Story time: My second day in La Plata, and my fifth day in the country, I went to a supermarket for some groceries. I paid, and the cashier gave me back a 1-peso coin as change. There's no extra, hidden sales tax; the cashier was simply not giving me seven cents back. "Um, what about the seven cents?" I asked her. She gave me such a priceless, world-weary, 'are you serious' look that I think it'll always be seared into my brain. "Seven cents," she said, shaking her head, "it's just nothing." I shrugged and left the store, unwilling to argue. Did she really not give me the proper change just because she found seven cents to be so paltry? Every cent matters to me! (And then, of course, I later came to discover that not only is seven cents really nothing, but even 50 cents is often nothing. Cashiers round the total as best they can, to 25-, 50-, or 75- cents after the full pesos, but more often than not patrons such as myself simply don't have monedas, and then the cashier just knocks the cents off the total. So they're grateful when you actually give them a moneda to pay for the cents of your total, but if you don't have any, that's how it goes, just to be expected.) 

->You've learned that crisp bills carry clout. You will often get looks based on how crumpled and decrepit your bills are (and it will always be worse the smaller the denomination--there is nothing sadder than a little blue 2-peso note, filthy, torn, stained and wrinkled unrecognizably). You used to think it was silly to care about the state of one's bills--it's not something you can usually control, and it doesn't change their status as legal tender--until you found yourself falling into the same trap, shamefacedly trying to hide the most pathetic bills in between some nice ones as you handed them over to the cashier...

->You appreciate 100-peso bills as huge and very expensive. You are very nervous when paying for a small-ticket item with a 100-peso bill. Until just a month ago, it was the largest denomination there was. (Now they've released the new 500-peso bills, "the jaguar," they're called, for their lovely big-cat design.) You're always apologetic when you do so, and many places will not have change for it. (Also, it equals less than $7 USD...) 

ON THE STREETS

->You cross streets like a pro, remembering to always check behind you (for buses turning into your lane--you'll never see 'em coming!).

->You know to resent things on the road in the following order: 1) motorcycles 2) buses 3) cars.
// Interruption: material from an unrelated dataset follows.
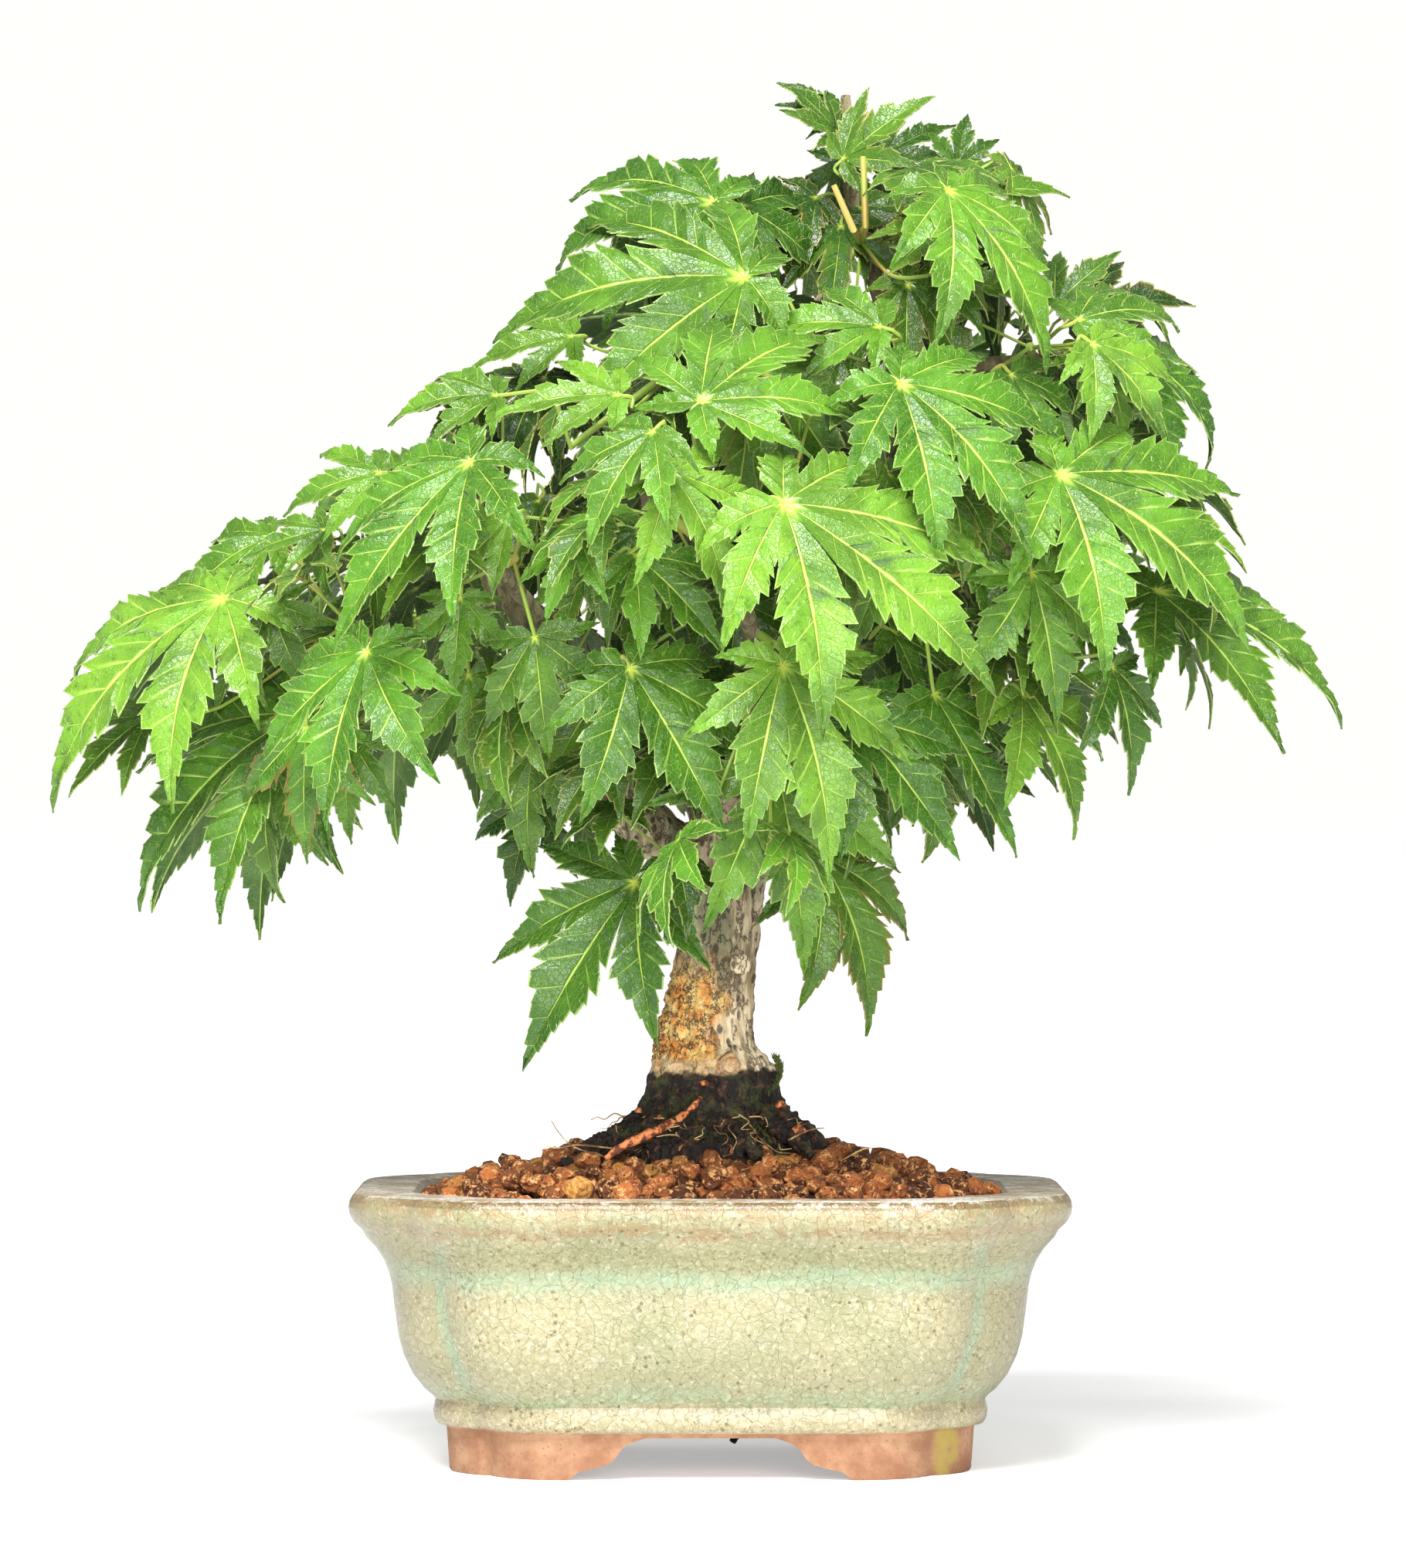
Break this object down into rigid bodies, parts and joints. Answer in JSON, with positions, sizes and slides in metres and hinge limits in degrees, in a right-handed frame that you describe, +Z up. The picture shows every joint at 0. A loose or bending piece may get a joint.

Motorcycles for their volume (no mufflers, never!), impunity, and sometimes lack of headlights at night. Buses because when they turn, they turn, and God help you if you are in the road. 

->A full hour goes by before you process on a conscious level that there’s been a loud (of course, drum-based) protest on the street outside your window for the last two hours…

[Corollary: you have finally succeeded in turning the constant din of horn-honking, grating engines, revving motorcycles, and squealing bus brakes into a meaningless white noise.]

->You have memorized all the mass-reproduced political graffiti messages. When they pop up in your world, it's like seeing a familiar face. 

LANGUAGE

->You know how to respond to any number of riffs on the “hello, how are you?” stock conversation-starter you will engage in however many times a day. (¿Cómo estás? ¿Cómo andas? ¿Cómo te va? ¿Todo bien? ¿Qué tal?) [Correct answers: “bien,” “muy bien,” or “todo bien.”]

->You know that you must call yourself an “United States-ian” rather than an “American” (it works in Spanish, but not English—to be fair, I’ve been careful to never make that faux pas) and that Argentines call their language “castellano,” not “español.” (This being a funny irony. The Argentine dialect originally came from the Spanish region of Castile, so yes, it is “Castilian,” but within Spain “castellano” has a very different meaning: it simply refers to the language that we call Spanish [as opposed to Gallego, Basque, Catalan or other languages of Spain—it’s like the distinction between saying “Chinese” or “Mandarin.”]. So Argentines call their dialect “castellano” to distinguish it from “español,” and yeah, there’s the irony…)

->It’s easier for you to understand people when they speak to you in Spanish than when they take you for a foreigner and speak to you in English.